4 Mitt Romney Boxing Matches We Desperately Want To See Next
The intersection between politics and sports will reach an apex of sorts on Friday with Mitt Romney and Evander Holyfield's charity boxing match in Utah. The match pits a political heavyweight against an actual former heavyweight champion, and the proceeds will go to Charity Vision, an organization aimed at combating vision problems in some of the poorest countries in the world. Though the match-up is bemusing, as charity events are sometimes known for, I personally think there could be other Mitt Romney boxing matches that could prove interesting, too.

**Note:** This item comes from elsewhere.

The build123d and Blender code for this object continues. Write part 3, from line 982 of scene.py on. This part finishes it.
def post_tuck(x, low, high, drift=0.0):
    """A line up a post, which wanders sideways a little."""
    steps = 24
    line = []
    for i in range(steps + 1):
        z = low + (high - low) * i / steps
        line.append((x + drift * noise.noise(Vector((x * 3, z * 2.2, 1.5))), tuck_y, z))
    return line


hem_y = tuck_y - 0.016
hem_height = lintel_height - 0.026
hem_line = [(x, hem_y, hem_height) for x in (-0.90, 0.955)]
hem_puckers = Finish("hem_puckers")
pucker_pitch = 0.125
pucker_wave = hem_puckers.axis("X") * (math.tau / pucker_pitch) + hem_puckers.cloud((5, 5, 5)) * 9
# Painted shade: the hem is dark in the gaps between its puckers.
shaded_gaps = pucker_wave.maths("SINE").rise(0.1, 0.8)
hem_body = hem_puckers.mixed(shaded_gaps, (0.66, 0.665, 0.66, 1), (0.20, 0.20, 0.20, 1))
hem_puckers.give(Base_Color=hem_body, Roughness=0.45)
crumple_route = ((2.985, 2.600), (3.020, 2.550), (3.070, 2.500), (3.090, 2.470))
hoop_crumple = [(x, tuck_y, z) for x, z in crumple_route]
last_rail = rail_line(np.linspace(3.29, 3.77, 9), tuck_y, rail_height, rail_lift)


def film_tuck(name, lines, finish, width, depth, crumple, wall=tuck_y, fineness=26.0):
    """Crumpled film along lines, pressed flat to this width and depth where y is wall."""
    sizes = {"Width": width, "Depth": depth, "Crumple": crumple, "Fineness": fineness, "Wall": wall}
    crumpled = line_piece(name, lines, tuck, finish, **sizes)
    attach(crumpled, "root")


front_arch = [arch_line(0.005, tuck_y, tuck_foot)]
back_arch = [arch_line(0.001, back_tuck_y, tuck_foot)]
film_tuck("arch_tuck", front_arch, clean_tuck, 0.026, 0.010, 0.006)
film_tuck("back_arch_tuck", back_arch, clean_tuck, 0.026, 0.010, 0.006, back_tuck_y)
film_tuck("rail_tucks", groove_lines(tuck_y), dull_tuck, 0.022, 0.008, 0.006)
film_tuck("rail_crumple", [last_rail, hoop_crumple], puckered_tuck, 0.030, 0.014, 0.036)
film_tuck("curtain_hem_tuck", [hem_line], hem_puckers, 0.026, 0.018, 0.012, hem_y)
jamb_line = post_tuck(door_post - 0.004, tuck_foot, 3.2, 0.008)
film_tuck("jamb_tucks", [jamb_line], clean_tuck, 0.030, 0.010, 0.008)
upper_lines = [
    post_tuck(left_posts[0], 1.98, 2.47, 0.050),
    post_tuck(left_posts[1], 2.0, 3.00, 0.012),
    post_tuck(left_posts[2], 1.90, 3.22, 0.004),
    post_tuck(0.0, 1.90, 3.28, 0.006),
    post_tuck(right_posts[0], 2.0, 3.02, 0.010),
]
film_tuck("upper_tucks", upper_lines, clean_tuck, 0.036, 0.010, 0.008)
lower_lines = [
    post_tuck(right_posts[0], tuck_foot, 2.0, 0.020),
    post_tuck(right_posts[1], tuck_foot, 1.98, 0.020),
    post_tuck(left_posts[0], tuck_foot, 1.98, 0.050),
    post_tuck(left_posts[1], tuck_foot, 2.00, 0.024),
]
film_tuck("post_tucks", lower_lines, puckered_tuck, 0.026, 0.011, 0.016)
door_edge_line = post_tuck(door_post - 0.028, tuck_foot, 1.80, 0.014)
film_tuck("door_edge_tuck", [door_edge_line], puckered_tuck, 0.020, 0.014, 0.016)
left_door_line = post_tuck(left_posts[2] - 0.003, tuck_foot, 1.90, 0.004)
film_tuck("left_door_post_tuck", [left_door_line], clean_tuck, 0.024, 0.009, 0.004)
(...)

Holyfield has had his run-ins with over-aggression — an angry Mike Tyson once infamously bit off a piece of Holyfield's ear — but by all accounts, former Massachusetts governor will be a gentler fighter than the retired boxer is accustomed to. Mitt "The Gloves" Romney has promised stay away from Holyfield's ear, and at some 50 pounds lighter than Holyfield — a hulking mass of a man even in retirement — Romney has already conceded to The New York Times that he expects to be "beaten but not unbowed."
No matter the result, the fight will prove interesting — how often do you get to watch a slick, put-together politician get beaten up by a professional boxer (or vice versa) in the ring? The thought brings to mind other Romney boxing match-fantasies.

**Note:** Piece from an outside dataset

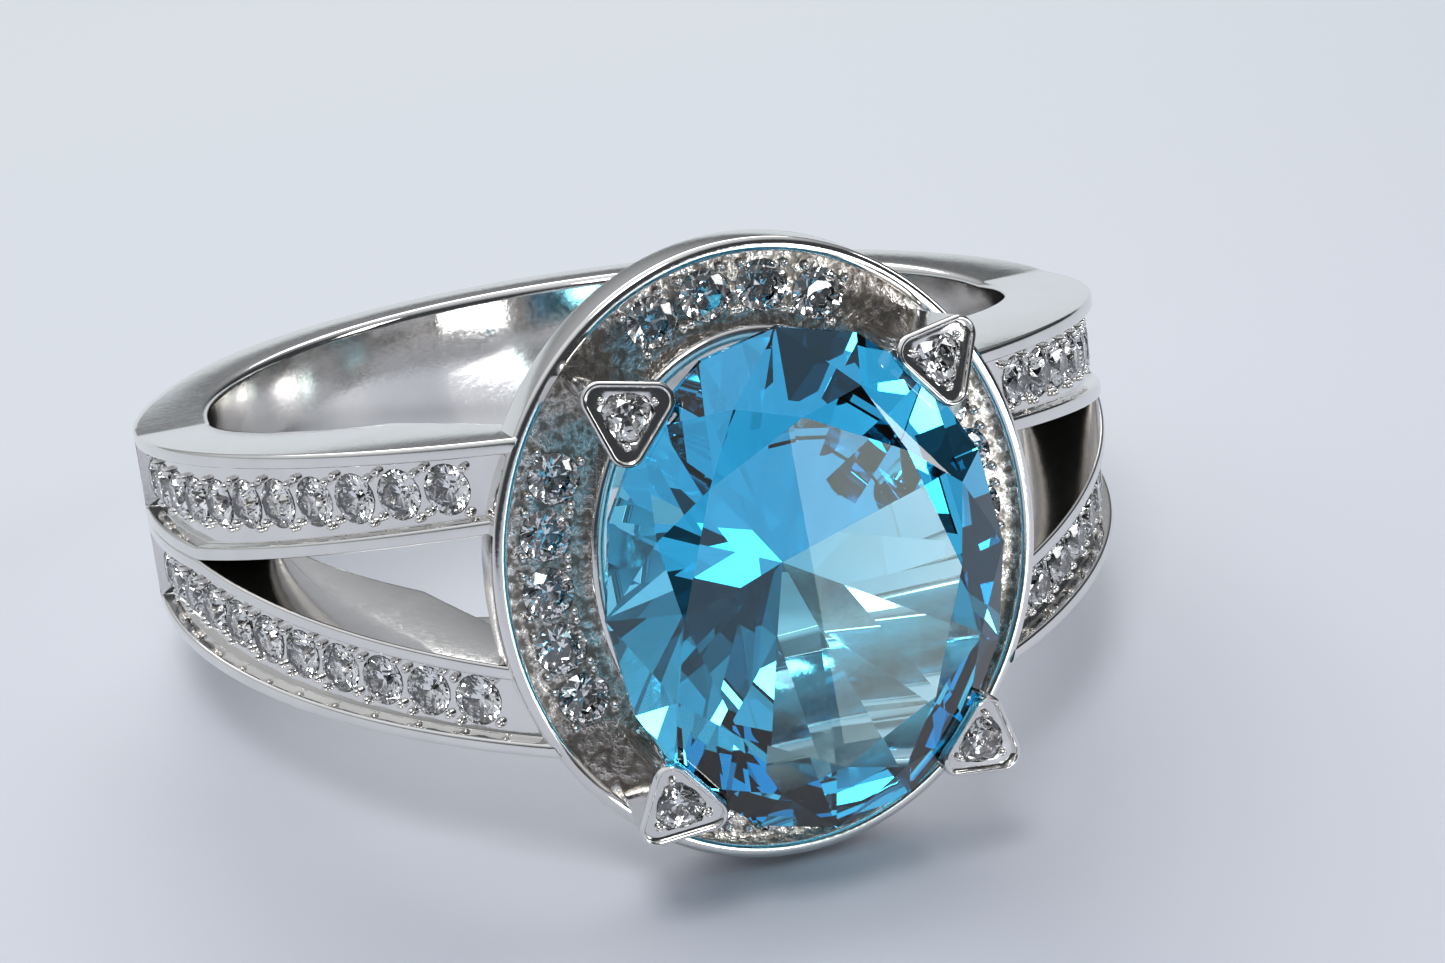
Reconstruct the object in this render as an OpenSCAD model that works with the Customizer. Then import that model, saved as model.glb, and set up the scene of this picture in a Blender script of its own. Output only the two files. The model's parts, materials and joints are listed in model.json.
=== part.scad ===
// Cocktail ring: an oval centre stone in a cluster halo, on a split shank with channel-set arms.
// Ring coordinates: x runs across the head, y along the finger, z out through the centre stone,
// with the middle of the finger hole at the origin. place() lays the finished ring on its side.

/* [Band] */
// Inside diameter, which is the finger size
finger_d = 18.15; // [15.5:0.05:20.5]
// Thickness of the band
band_t = 1.7; // [1.3:0.05:2.2]
// Width of the band along the finger
band_w = 4.1; // [3.4:0.1:5]
// Chamfer on the band's edges
band_chamfer = 0.15; // [0.05:0.05:0.3]

/* [Arms] */
// Distance from the middle of the ring to an arm's outer edge, where it meets the head
arm_spread = 3.2; // [2.9:0.05:3.9]
// Room between a stone and the rail on each side, where the arms meet the head
bed_margin = 0.11; // [0.06:0.01:0.3]
// Thickness of an arm where it meets the head
arm_end_t = 1.45; // [1.2:0.05:1.8]
// Angle from the head at which the two arms of a side part
split_angle = 70; // [62:1:76]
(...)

Mitt Romney vs President Obama
Sure, they might be all smilies here, but these two were at each other's throats in the 2012 election. The photo was taken after the heated final election debate that proved to us all how well politicians can hide behind a mask of faux-geniality.
The feud further extended in 2015, when Romney was still "seriously considering" running and had waxed lyrical on poverty. Obama shot back, referring coyly to one "former presidential candidate” who was "suddenly deeply concerned about poverty." A boxing match to air out all the bad blood could prove healthy for their rivalry, after all these years.
Mitt Romney vs John McCain
Romney and McCain have a largely amicable relationship — except for a brief period in 2008, when the two engaged in a series of attacks against each other as top contenders for the GOP presidential nomination.
After Romney dropped out of the race and endorsed McCain, however, there were rumblings of him becoming McCain's running mate, a position he ostensibly lost out to the calamitous Sarah Palin, whom McCain claimed at the time to be "a better candidate" than Romney, which, in hindsight, was a terrible mistake that the two could hash out over a friendly boxing match.
Mitt Romney vs "Binders Full Of Women"
Romney's gaffes made for amusing headlines in 2012; one of my favorites is his remarks on improving gender equality. He said that during his governorship, after noting an overwhelming number of men applying for jobs in his cabinet, he ordered his staff to actively find women who were qualified for his cabinet positions — which is great, if not for the fact that he added that he was then brought "binders full of women."
Many seized on the comment as evidence of Romney's lack of understanding on gender equality. Though he ultimately did not think that the gaffe hurt his campaign too much, Romney's career could do well with an in-the-ring obliteration of the remark.
Mitt Romney vs "The 47 Percent"
During the 2012 campaign, Romney was secretly filmed telling an audience at a private fundraiser in Florida that there will be "47 percent of the people" who will vote for Obama no matter what. That figure, was used to describe poor people who were on welfare, who, in line with the conservatives' narrative, were lazy, irresponsible and entitled. Romney added:
There are 47 percent who are with him, who are dependent upon government, who believe that they are victims, who believe the government has a responsibility to care for them, who believe that they are entitled to health care, to food, to housing, to you-name-it — that that's an entitlement. And the government should give it to them. And they will vote for this president no matter what. ... These are people who pay no income tax. ... [M]y job is not to worry about those people. I'll never convince them they should take personal responsibility and care for their lives.
The clip, after going viral online, fed into the portrayal of Romney as a wealthy, out-of-touch politician. The "47 percent" remark topped Yale's Quotes Of The Year, and it persisted throughout the years even as Romney launched a series of excuses for it. Romney would definitely relish the chance to pummel the living daylights out of that comment until it no longer haunted his political career.